4) Observability: stop trying to bolt it on after the first outage
AI workloads don’t just need logs and traces—they need cost and performance signals that map to GPUs and tokens. Platform teams should standardize:
- GPU telemetry (utilization, memory, throttling) as a first-class metric set.
- Request-level latency and queue depth for inference gateways.
- Per-workload “cost-ish” signals (GPU-seconds, tokens, model load times) so teams can reason about tradeoffs.
This is where the cloud-native ecosystem (OpenTelemetry, Prometheus, and vendor backends) matters: a unified standard reduces the tool sprawl that otherwise explodes with every new model runtime.
What to watch in the ecosystem
The CNCF post mentions a key trend: AI platforms converging on Kubernetes doesn’t mean “Kubernetes is the AI platform.” It means Kubernetes is the substrate that AI platforms build on top of.

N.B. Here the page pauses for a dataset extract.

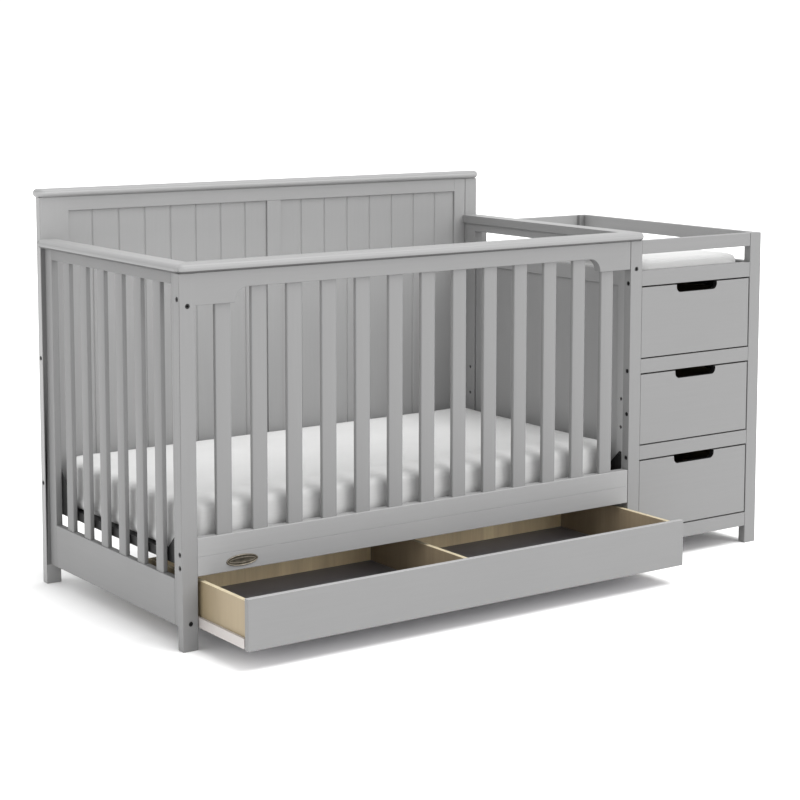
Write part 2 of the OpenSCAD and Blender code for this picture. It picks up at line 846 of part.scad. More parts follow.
// Each level is how far its ring lies inside the outline, its share of that ring, and its height
function cushion_levels(h, edge_r, crown) = concat(
    [for (s = [0.5, 0.85]) [edge_r, s, 0]],
    [for (a = [0:22.5:90]) [edge_r * (1 - sin(a)), 1, edge_r * (1 - cos(a))]],
    [for (a = [0:22.5:90]) [edge_r * (1 - cos(a)), 1, h - edge_r * (1 - sin(a))]],
    [for (s = [0.96, 0.88, 0.76, 0.6, 0.42, 0.22]) [edge_r, s, h + crown * (1 - s * s)]]);

module cushion(hx, hy, h, corner_r, edge_r, crown, draw) {
    levels = cushion_levels(h, edge_r, crown);
    rings = [for (l = levels)
        [for (p = outline(hx - l[0], hy - l[0], corner_r - l[0]))
            let (q = drawn_in(p, hx, hy, draw)) [q[0] * l[1], q[1] * l[1], l[2]]]];
    n = len(rings[0]);
    last = len(rings) - 1;
    points = concat([[0, 0, 0]], [for (ring = rings) each ring], [[0, 0, h + crown]]);
    top = len(points) - 1;
    function at(i, j) = 1 + i * n + j % n;
    faces = concat(
        [for (j = [0:n - 1]) [0, at(0, j), at(0, j + 1)]],
        [for (i = [0:last - 1], j = [0:n - 1], side = [0, 1]) side == 0
            ? [at(i, j), at(i + 1, j), at(i + 1, j + 1)]
            : [at(i, j), at(i + 1, j + 1), at(i, j + 1)]],
        [for (j = [0:n - 1]) [top, at(last, j + 1), at(last, j)]]);
    polyhedron(points = points, faces = faces, convexity = 4);
}

module mattress() {
    hx = (inner_x1 - inner_x0) / 2 - hanger_pad_x;
    hy = (inner_y1 - inner_y0) / 2 - mattress_side_gap;
    color(LINEN)
        translate([(inner_x0 + inner_x1) / 2, (inner_y0 + inner_y1) / 2, support_top + soft_gap])
            cushion(hx, hy, mattress_h, mattress_corner_r, mattress_edge_r, mattress_crown,
                mattress_draw);
}

// ---------- drawer parts ----------

// A painted drawer front
module drawer_front(xs, y, zs) {
    color(PAINT)
        board(shrunk(xs, front_gap), [y, y + front_t], zs);
}

// The two sides of a drawer that stands between the given slides' faces
module drawer_side_pair(xs, y, z, h) {
    outer = shrunk(xs, slide_space);
    for (x = [outer[0], outer[1] - side_t])
        board([x, x + side_t], [y, y + box_l], [z, z + h]);
}

module drawer_back_board(xs, y, z, h) {
    inner = shrunk(xs, slide_space + side_t);
    board(inner, [y + box_l - side_t, y + box_l], [z, z + h]);
}

module drawer_bottom_board(xs, y, z) {
    inner = shrunk(xs, slide_space + side_t);
    board(inner, [y, y + box_l - side_t], [z + bottom_lift, z + bottom_lift + bottom_t]);
}

// The moving channels, open below, one along the lower edge of each side
module runner_pair(xs, y, z) {
    outer = shrunk(xs, slide_space);
    for (x = [outer[0] - channel_w, outer[1]])
        difference() {
            board([x, x + channel_w], [y, y + slide_l], [z, z + slide_h]);
            board([x + sheet_t, x + channel_w - sheet_t], [y - over, y + slide_l + over],
                [z - over, z + slide_h - sheet_t]);
        }
}

// The fixed tracks: a blade stands in each channel on a foot that reaches to the wall beside it
module track_pair(xs, walls, y, z) {
    outer = shrunk(xs, slide_space);
    foot_z = z - slide_clear - sheet_t;
    blade_top = z + slide_h - sheet_t - slide_clear;
    blade_in = (channel_w - blade_t) / 2;
    left_blade = outer[0] - blade_in;
    right_blade = outer[1] + blade_in;
    wall_top = z + slide_h;
    track_side([walls[0], left_blade], [left_blade - blade_t, left_blade],
        [walls[0], walls[0] + sheet_t], y, foot_z, blade_top, wall_top);
    track_side([right_blade, walls[1]], [right_blade, right_blade + blade_t],
        [walls[1] - sheet_t, walls[1]], y, foot_z, blade_top, wall_top);
}

module track_side(foot, blade, flange, y, foot_z, blade_top, wall_top) {
    ys = [y, y + slide_l];
    board(foot, ys, [foot_z, foot_z + sheet_t]);
    board(blade, ys, [foot_z, blade_top]);
    board(flange, ys, [foot_z, wall_top]);
}

slide_start = 2;
track_y = front_y + post_t + slide_start;

// ---------- the under-crib drawer ----------

crib_bay = [left_x + post_w, join_x];
crib_front_y = front_y - crib_drawer_open;
crib_box_y = crib_front_y + front_t;
crib_side_z = foot_h + side_lift;
crib_slide_z = foot_h + side_lift / 2;

module crib_drawer_front() {
    drawer_front(crib_bay, crib_front_y, [foot_h, foot_h + crib_front_h]);
}

module crib_drawer_sides() {
    color(BARE_WOOD)
        drawer_side_pair(crib_bay, crib_box_y, crib_side_z, crib_side_h);
}

module crib_drawer_back() {
    color(BARE_WOOD)
        drawer_back_board(crib_bay, crib_box_y, crib_side_z, crib_side_h);
}

module crib_drawer_divider() {
    mid = (crib_bay[0] + crib_bay[1]) / 2;
    color(BARE_WOOD)
        board([mid - side_t / 2, mid + side_t / 2], [crib_box_y, crib_box_y + box_l - side_t],
            [crib_side_z + bottom_lift + bottom_t, crib_side_z + crib_side_h - divider_drop]);
}

module crib_drawer_bottom() {
    color(DARK_BOARD)
        drawer_bottom_board(crib_bay, crib_box_y, crib_side_z);
}

module crib_drawer_runners() {
    color(WHITE_STEEL)
        runner_pair(crib_bay, crib_box_y + over, crib_slide_z);
}

module crib_drawer_tracks() {
    color(WHITE_STEEL)
        track_pair(crib_bay, [inner_x0, inner_x1], track_y, crib_slide_z);
}

// ---------- changer ----------

module changer_front_left_post() {
    color(PAINT)
        difference() {
            board([join_x, bay_x0], [front_y, front_y + post_t], [0, post_h]);
            bolt_holes(changer_bolts);
        }
}

module changer_front_right_post() {
    color(PAINT)
        board([bay_x1, right_x], [front_y, front_y + post_t], [0, post_h]);
}

module changer_rear_posts() {
    color(PAINT)
        for (x = [bay_x0, bay_x1])
            board([x, x + post_w], [inner_y1, back_y], [0, post_h]);
}

gallery_zs = [post_h - gallery_rail_h, post_h];
tray_rail_zs = [tray_rail_z, tray_rail_top];

module changer_front_top_rail() {
    color(PAINT)
        board([bay_x0, bay_x1], [front_y, front_y + rail_t], gallery_zs);
}

module changer_right_top_rail() {
    color(PAINT)
        board([right_x - rail_t, right_x], [inner_y0, inner_y1], gallery_zs);
}

module changer_back_top_rail() {
    color(PAINT)
        board([rear_left_x1, bay_x1], [back_y - back_rail_t, back_y], gallery_zs);
}

// The flat cap along the changer's left, from the front cap to the headboard. It stands out over the
// inside of the crib.
module changer_left_cap() {
    x0 = join_x - cap_overhang;
    color(PAINT)
        board([x0, x0 + cap_w], [front_y - cap_overhang + cap_w, inner_y1], [post_h, post_h + cap_t]);
}

module changer_tray_front_rail() {
    color(PAINT)
        difference() {
            board([bay_x0, bay_x1], [front_y, front_y + rail_t], tray_rail_zs);
            bolt_holes(changer_bolts);
        }
}

module changer_tray_back_rail() {
    color(PAINT)
        board([rear_left_x1, bay_x1], [back_y - back_rail_t, back_y], tray_rail_zs);
}

// A side frame in one glued piece, drawn for the left side: two stiles, rails and a sunk panel.
// Its outer face is at X = 0 and it reaches to X = side_frame_t.
module side_frame(top_z) {
    front_in = inner_y0 + side_front_stile_w;
    back_in = inner_y1 - side_back_stile_w;
    board([0, side_frame_t], [inner_y0, front_in], [foot_h, top_z]);
    board([0, side_frame_t], [back_in, inner_y1], [foot_h, top_z]);
    board([0, side_frame_t], [front_in, back_in], [foot_h, opening_z(0)]);
    board([0, side_frame_t], [front_in, back_in], tray_rail_zs);
    board([panel_recess, panel_recess + side_panel_t], [front_in, back_in],
        [opening_z(0), tray_rail_z]);
}

module changer_left_side() {
    color(PAINT)
        difference() {
            union() {
                translate([join_x, 0, 0])
                    side_frame(post_h);
                board([join_x, case_x0], [inner_y0, inner_y1], [post_h - left_rail_h, post_h]);
            }
            bolt_holes(changer_bolts);
            height_holes([inner_x1]);
        }
}

module changer_right_side() {
    color(PAINT)
        translate([right_x, 0, 0])
            mirror([1, 0, 0])
                side_frame(tray_rail_top);
}

module changer_back_panel() {
    y0 = back_y - back_rail_t;
    color(PAINT)
        board([rear_left_x1, bay_x1], [y0, y0 + back_panel_t], [foot_h, tray_rail_z]);
}

// The front rails between the drawers, and the cleats behind the posts that carry the slides
module changer_drawer_rails() {
    color(PAINT)
        difference() {
            for (k = [0:drawer_n - 1]) {
                board([bay_x0, bay_x1], [front_y, front_y + rail_t], [rail_z(k), opening_z(k)]);
                for (xs = [[case_x0, bay_x0], [bay_x1, case_x1]])
                    board(xs, [inner_y0, track_y + slide_l], [opening_z(k), opening_z(k) + cleat_h]);
            }
            bolt_holes(changer_bolts);
        }
}

module tray_board() {
    zs = [tray_top - tray_t, tray_top];
    color(PAINT) {
        board([case_x0, case_x1], [inner_y0, inner_y1], zs);
        board([bay_x0, bay_x1], [front_y + rail_t, inner_y0 + over], zs);
        board([rear_left_x1, bay_x1], [inner_y1 - over, back_y - back_rail_t], zs);
    }
}

module changing_pad() {
    ys = [front_y + rail_t, inner_y1];
    hx = (case_x1 - case_x0) / 2 - pad_side_gap;
    hy = (ys[1] - ys[0]) / 2 - pad_end_gap;
    color(LINEN)
        translate([(case_x0 + case_x1) / 2, (ys[0] + ys[1]) / 2, tray_top + soft_gap])
            cushion(hx, hy, pad_h, pad_corner_r, pad_edge_r, pad_crown, pad_draw);
}

// ---------- changer drawers, counted from 0 at the bottom ----------

changer_bay = [bay_x0, bay_x1];
changer_box_y = front_y + front_t;
function front_z(k) = opening_z(k) + front_gap;
function box_z(k) = front_z(k) + side_lift;
function slide_z(k) = front_z(k) + side_lift / 2;

// A front with a finger slot cut into its upper edge
module changer_front(k) {
    zs = [front_z(k), opening_z(k) + opening_h - front_gap];
    color(PAINT)
        difference() {
            board(shrunk(changer_bay, front_gap), [front_y, front_y + front_t], zs);
            translate([(bay_x0 + bay_x1) / 2, front_y + front_t + over, zs[1] - finger_h])
                rotate([90, 0, 0])
                    linear_extrude(front_t + 2 * over)
                        finger_outline();
        }
}

module finger_outline() {
    half = finger_w / 2;
    r = min(finger_r, finger_h);
    translate([-half, r])
        square([finger_w, finger_h - r + over]);
    translate([-half + r, 0])
        square([finger_w - 2 * r, finger_h + over]);
    for (x = [-half + r, half - r])
        translate([x, r])
            circle(r = r);
}

module changer_box(k) {
    color(BARE_WOOD) {
        drawer_side_pair(changer_bay, changer_box_y, box_z(k), changer_side_h);
        drawer_back_board(changer_bay, changer_box_y, box_z(k), changer_side_h);
    }
}

module changer_bottom(k) {
    color(DARK_BOARD)
        drawer_bottom_board(changer_bay, changer_box_y, box_z(k));
}

module changer_runners(k) {
    color(WHITE_STEEL)
        runner_pair(changer_bay, changer_box_y + over, slide_z(k));
}

module changer_drawer_tracks() {
    color(WHITE_STEEL)
        for (k = [0:drawer_n - 1])
            track_pair(changer_bay, changer_bay, track_y, slide_z(k));
}

module bottom_drawer_front() { changer_front(0); }
module bottom_drawer_box() { changer_box(0); }
module bottom_drawer_bottom() { changer_bottom(0); }
module bottom_drawer_runners() { changer_runners(0); }
module middle_drawer_front() { changer_front(1); }
module middle_drawer_box() { changer_box(1); }
module middle_drawer_bottom() { changer_bottom(1); }
module middle_drawer_runners() { changer_runners(1); }
module top_drawer_front() { changer_front(2); }
module top_drawer_box() { changer_box(2); }
module top_drawer_bottom() { changer_bottom(2); }
module top_drawer_runners() { changer_runners(2); }

front_left_post();
front_top_rail();
front_bottom_rail();
front_apron();
front_slats();
front_cap();
oval_badge();
end_stiles();
end_top_rail();
end_bottom_rail();
end_slats();
end_cap();
headboard_left_post();
headboard_right_post();
headboard_outer_stiles();
headboard_centre_stile();
headboard_top_rail();
headboard_bottom_rail();
headboard_boards();
headboard_cap();
support_frame();
support_wires();
support_hangers();
mattress();
crib_drawer_tracks();
crib_drawer_front();
crib_drawer_sides();
crib_drawer_back();
crib_drawer_divider();
crib_drawer_bottom();
crib_drawer_runners();
changer_front_left_post();
changer_front_right_post();
changer_rear_posts();
changer_front_top_rail();
changer_right_top_rail();
changer_back_top_rail();
changer_left_cap();
changer_tray_front_rail();
changer_tray_back_rail();
changer_left_side();
changer_right_side();
changer_back_panel();
changer_drawer_rails();
changer_drawer_tracks();
tray_board();
changing_pad();
top_drawer_front();
top_drawer_box();
top_drawer_bottom();
top_drawer_runners();
middle_drawer_front();
middle_drawer_box();
middle_drawer_bottom();
middle_drawer_runners();
bottom_drawer_front();
bottom_drawer_box();
bottom_drawer_bottom();
bottom_drawer_runners();
frame_bolts();
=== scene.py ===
"""Crib with attached changer: its looks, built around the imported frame.

Everything is in metres and in the frame's own axes: +X from the crib to the changer, +Y from the
front to the headboard, +Z up from the floor.
"""

import json
import math

import bmesh
import bpy
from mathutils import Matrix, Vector
from mathutils.bvhtree import BVHTree


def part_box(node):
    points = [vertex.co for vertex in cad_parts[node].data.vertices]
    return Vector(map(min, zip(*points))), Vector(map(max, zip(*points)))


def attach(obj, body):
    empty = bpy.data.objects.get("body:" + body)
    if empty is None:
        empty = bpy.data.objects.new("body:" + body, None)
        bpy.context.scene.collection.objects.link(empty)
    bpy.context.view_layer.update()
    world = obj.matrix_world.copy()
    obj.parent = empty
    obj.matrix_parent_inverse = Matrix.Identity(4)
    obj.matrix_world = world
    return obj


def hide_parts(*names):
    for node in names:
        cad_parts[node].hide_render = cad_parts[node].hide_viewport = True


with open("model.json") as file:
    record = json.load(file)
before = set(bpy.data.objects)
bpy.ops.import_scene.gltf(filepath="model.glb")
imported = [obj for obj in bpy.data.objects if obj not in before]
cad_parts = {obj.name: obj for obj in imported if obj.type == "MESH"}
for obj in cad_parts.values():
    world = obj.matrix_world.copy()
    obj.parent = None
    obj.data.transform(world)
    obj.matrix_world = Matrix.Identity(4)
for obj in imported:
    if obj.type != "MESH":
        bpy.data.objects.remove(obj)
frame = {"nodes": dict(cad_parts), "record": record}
scene = bpy.context.scene
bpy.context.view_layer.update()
record = frame["record"]
BODY_OF = {node: body for body, nodes in record["behaviour"]["bodies"].items() for node in nodes}
X, Y, Z = 0, 1, 2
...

Expect more of the following:
- Second-level schedulers and queueing frameworks integrated into managed Kubernetes.
- Inference runtimes that assume Kubernetes-native identity and policy attachment.
- Agent frameworks that treat Kubernetes as the default execution environment for tools and long-lived workflows.
Bottom line
Yes, AI platforms are converging on Kubernetes. But the win is not “now everything is YAML.” The win is that platform teams can standardize identity, scheduling, observability, and policy in one place. The risk is that if you don’t standardize those things, your cluster becomes the battlefield where every team invents their own AI runtime rules.